--- Begin Collected material ---

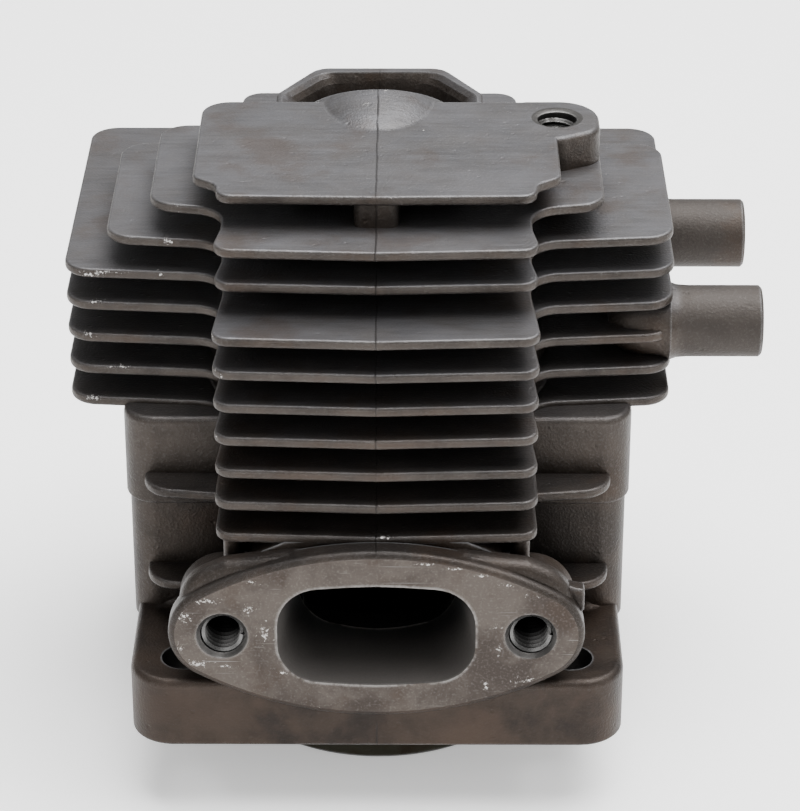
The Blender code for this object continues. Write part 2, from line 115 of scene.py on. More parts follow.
def rounded(corners):
    """Outline through corners (x, y, radius), each turned into an arc that touches both sides."""
    points = []
    for index, (x, y, radius) in enumerate(corners):
        here = Vector((x, y))
        back = (Vector(corners[index - 1][:2]) - here).normalized()
        ahead = (Vector(corners[(index + 1) % len(corners)][:2]) - here).normalized()
        if not radius:
            points.append(here)
            continue
        half = back.angle(ahead) / 2
        centre = here + (back + ahead).normalized() * radius / math.sin(half)
        first = here + back * radius / math.tan(half) - centre
        turn = math.pi - 2 * half
        if back.cross(ahead) > 0:
            turn = -turn
        steps = max(2, math.ceil(abs(turn) / ARC_STEP))
        for step in range(steps + 1):
            points.append(centre + Matrix.Rotation(turn * step / steps, 2) @ first)
    return points


def mirrored_x(corners):
    """Corners of the right half, front to back, completed by the same corners on the left."""
    return corners + [(-x, y, radius) for x, y, radius in reversed(corners)]


def in_mm(corners):
    return [(x * MM, y * MM, radius * MM) for x, y, radius in corners]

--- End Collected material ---

Exercise description: Each line of the material must be restated exactly.

Final result:
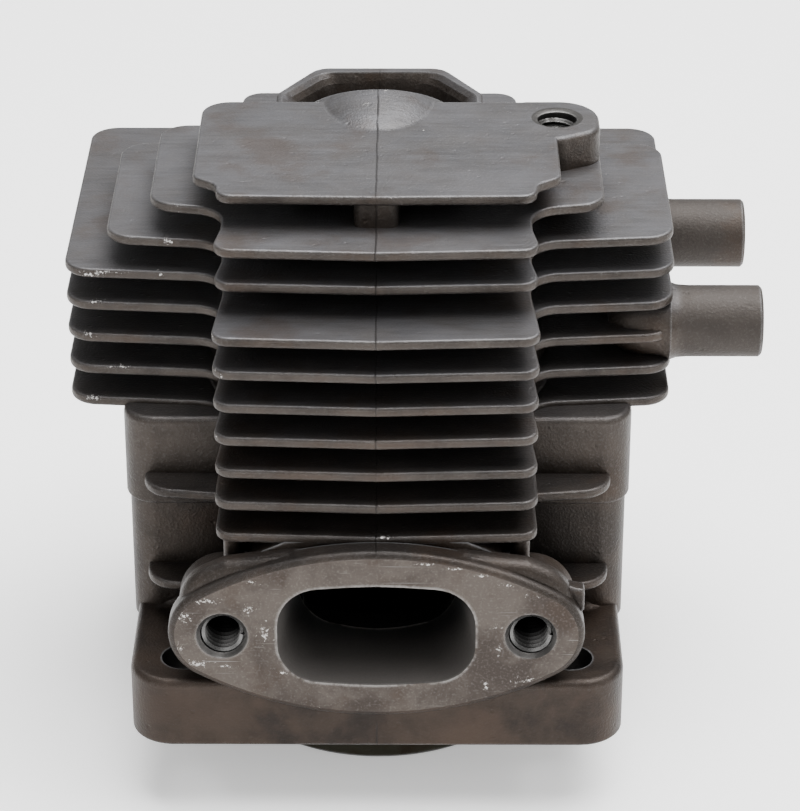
The Blender code for this object continues. Write part 2, from line 115 of scene.py on. More parts follow.
def rounded(corners):
    """Outline through corners (x, y, radius), each turned into an arc that touches both sides."""
    points = []
    for index, (x, y, radius) in enumerate(corners):
        here = Vector((x, y))
        back = (Vector(corners[index - 1][:2]) - here).normalized()
        ahead = (Vector(corners[(index + 1) % len(corners)][:2]) - here).normalized()
        if not radius:
            points.append(here)
            continue
        half = back.angle(ahead) / 2
        centre = here + (back + ahead).normalized() * radius / math.sin(half)
        first = here + back * radius / math.tan(half) - centre
        turn = math.pi - 2 * half
        if back.cross(ahead) > 0:
            turn = -turn
        steps = max(2, math.ceil(abs(turn) / ARC_STEP))
        for step in range(steps + 1):
            points.append(centre + Matrix.Rotation(turn * step / steps, 2) @ first)
    return points


def mirrored_x(corners):
    """Corners of the right half, front to back, completed by the same corners on the left."""
    return corners + [(-x, y, radius) for x, y, radius in reversed(corners)]


def in_mm(corners):
    return [(x * MM, y * MM, radius * MM) for x, y, radius in corners]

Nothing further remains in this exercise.